◆ **WHAT TO PRODUCE**
Find each line in the following listing that has the string "script", then state the count and nothing else.

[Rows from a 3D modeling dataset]
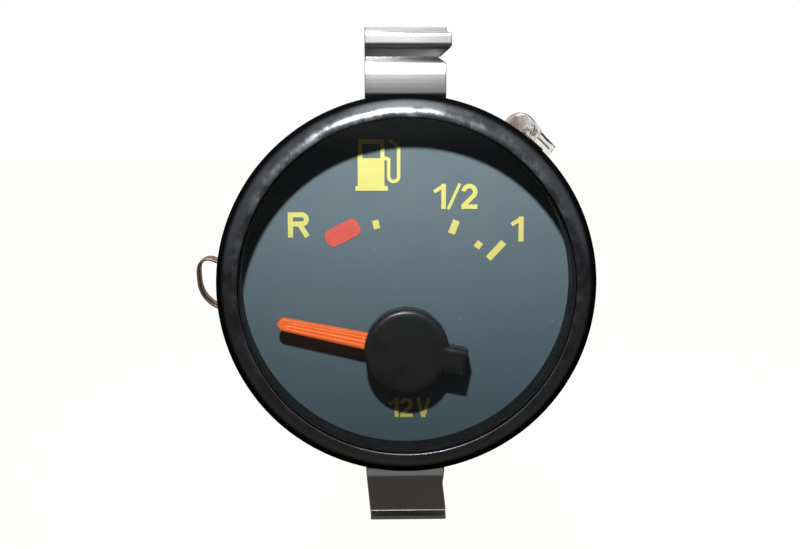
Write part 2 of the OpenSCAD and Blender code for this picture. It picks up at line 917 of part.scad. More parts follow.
// Notches that let the two coils pass the bobbin's flanges
module coil_clear() {
    for (a = [0, 90])
        rotate([0, a, 0])
            for (s = [-1, 1])
                translate([-half_gap - coil_w - 0.1, bobbin_y - 1, s > 0 ? coil_in - 0.05 : -20])
                    cube([2 * (half_gap + coil_w + 0.1), bobbin_back - bobbin_y + 2, 20 - coil_in + 0.05]);
}

module coil_upright() {
    color([0.72, 0.38, 0.16])
        at_pivot()
            upright_loops();
}

module coil_level() {
    color([0.66, 0.33, 0.14])
        at_pivot()
            level_loops();
}

module return_magnet() {
    color([0.25, 0.25, 0.27])
        at_pivot()
            translate([-1.2, bobbin_mid - 1.5, bobbin_r])
                cube([2.4, 3, 1.4]);
}

// Places its children at a screw of the shield can, at an angle about the pivot
module shield_screw_place(a) {
    r = shield_r + shield_t + shield_screw_r + 0.9;
    translate([r * cos(a), 0, r * sin(a)])
        children();
}

module shield_can() {
    color([0.62, 0.62, 0.6])
        at_pivot()
            difference() {
                union() {
                    bar(shield_r + shield_t, frame_back, shield_back + shield_t);
                    intersection() {
                        union()
                            for (a = shield_screw_angles)
                                shield_screw_place(a)
                                    bar(shield_screw_r + 1.1, frame_back, frame_back + shield_t);
                        translate([0, 0, pivot_drop])
                            bar(case_in - 0.2, frame_back, frame_back + shield_t);
                    }
                }
                bar(shield_r, frame_back - 1, shield_back);
                for (a = shield_screw_angles)
                    shield_screw_place(a)
                        bar(shield_screw_r + 0.1, frame_back - 1, frame_back + 2);
            }
}

module shield_screws() {
    color([0.8, 0.8, 0.78])
        at_pivot()
            for (a = shield_screw_angles)
                shield_screw_place(a)
                    union() {
                        bar(shield_screw_r, dial_back + 0.5, frame_back + shield_t + eps);
                        bar(shield_screw_r + 0.7, frame_back + shield_t, frame_back + shield_t + 0.8);
                    }
}

module circuit_board() {
    color([0.2, 0.35, 0.2])
        difference() {
            bar(case_in - 0.6, board_y, board_back);
            for (p = pillars)
                translate([p.x, 0, p.y])
                    bar(screw_r + 0.1, board_y - 1, board_back + 1);
        }
}

module ballast_resistor() {
    lead = resistor_lead / 2;
    reach = resistor_l / 2 + 1;
    color([0.8, 0.72, 0.55])
        translate([0, board_back, resistor_z])
            union() {
                translate([-resistor_l / 2, resistor_r + 0.1, 0])
                    rotate([0, 90, 0])
                        cylinder(r = resistor_r, h = resistor_l);
                for (s = [-1, 1]) {
                    translate([s * reach - lead, 0, -lead])
                        cube([resistor_lead, resistor_r + 0.1 + lead, resistor_lead]);
                    translate([s > 0 ? reach - 1.2 : -reach - lead, resistor_r + 0.1 - lead, -lead])
                        cube([1.2 + lead, resistor_lead, resistor_lead]);
                }
            }
}

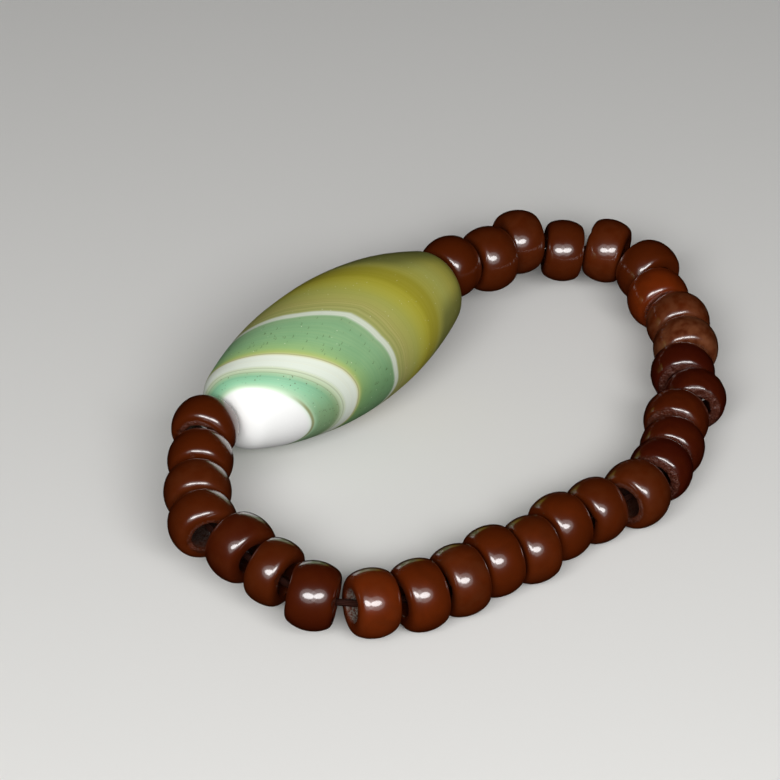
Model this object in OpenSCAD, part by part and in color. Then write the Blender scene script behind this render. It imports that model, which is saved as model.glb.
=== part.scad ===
// Wrist bracelet of drilled stone beads on one closed cord, lying on a flat surface.
// One large banded agate bead carries the pattern, and twenty-nine small carnelian beads fill the rest.
// Millimetres, +Z up. The large bead's hole runs along X at the back, and the small beads loop to the front.
// The origin is the middle of the bracelet's box, on the surface that it lies on.

/* [Large bead] */
// Length of the large bead from end face to end face
big_len = 38; // [36:0.5:38.5]
// Greatest width of the large bead
big_w = 17.2; // [15:0.2:18]
// Radius of the long arc of its side
big_crown = 44; // [40:1:60]
// Radius that rounds its ends into the end faces
big_round = 3.2; // [2:0.2:3.6]
// Width of the hole through it
big_bore = 2.6; // [2:0.1:3.4]

/* [Small beads] */
// Usual width of a small bead
bead_w = 8; // [7.4:0.1:8.2]
// Usual length of a small bead along its hole
bead_len = 4.7; // [4:0.05:4.7]
// Radius of its crowned side, nearly a ball's
bead_crown = 4.2; // [4:0.1:8]
// Radius that rounds its side into the end faces
bead_round = 1.3; // [1:0.1:1.6]
// Width of the large hole through it
bead_bore = 3.5; // [3.2:0.1:3.6]

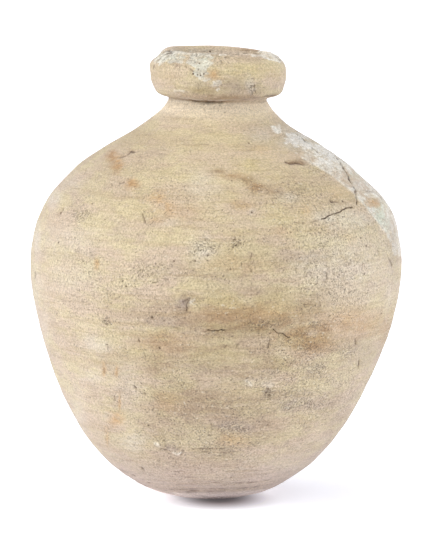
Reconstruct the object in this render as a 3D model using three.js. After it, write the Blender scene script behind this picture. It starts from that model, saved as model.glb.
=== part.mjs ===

◆ **RESULT OF THIS TASK**
2